Development of the Health Care System

Poor nutrition and ignorance of hygiene and child care were normal conditions in Yugoslavia before World War II. As a result, Yugoslavia suffered Europe's highest death rate from tuberculosis; malaria, diphtheria, typhus, syphilis, dysentery, and whooping cough also ravaged the country.

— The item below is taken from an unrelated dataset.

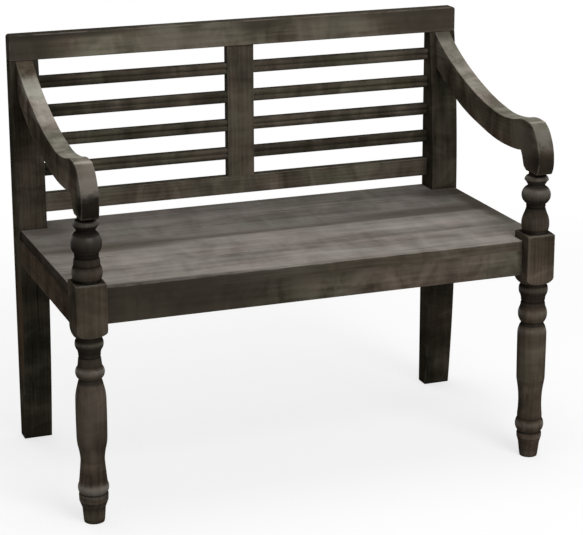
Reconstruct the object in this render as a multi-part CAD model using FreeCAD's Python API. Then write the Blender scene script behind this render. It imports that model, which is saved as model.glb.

After World War II, the Yugoslav state took direct control of the country's health care system and established a general health insurance program. In the early years of the program, coverage was inconsistent for a substantial portion of the population; private farmers and their families were not covered until 1959. In recent decades, however, improvements in health care and the delivery of health services were dramatic. Overall coverage rose from a quarter of the population in 1952 to over 80 percent in 1984 (see table 10, Appendix). The number of physicians rose to 45,869 in 1987, and the number of hospital beds reached 142,427. Health education and increased access to health care reduced the outbreak of infectious diseases to a fraction of earlier levels. Diphtheria was eradicated completely; the incidence of typhus fell from 3,022 in 1955 to 160 in 1986, of syphilis from 7,248 to 300; of whooping cough from 28,066 to 2,978; and of tuberculosis from 37,945 to 15,891. Maternity-related deaths and birth-related infant deaths also plummeted between the 1950s and the 1980s.

In 1987, farmers and farm workers used health-care facilities about one-fourth as often as industrial workers. Job openings at rural health-care facilities went unfilled despite the fact that few jobs for health-care workers existed in the cities. Between 1965 and 1970, a third of all medical school graduates left the country to find work. Disparities in health care between Yugoslavia's developed and less-developed regions also were dramatic. In 1983 Slovenia had one doctor for every 434 persons, compared with one per 1,141 persons in Kosovo. Likewise, Slovenian hospitals had one bed per 128 persons in the republic; Kosovo, one bed per 334 persons. In Slovenia, 99.7 percent of all births took place with professional medical care; in Kosovo, professional care attended only 60.5 percent of births. Overall, in 1990 Yugoslavia had 45,000 doctors and 280 hospitals with a total capacity of 145,000 beds.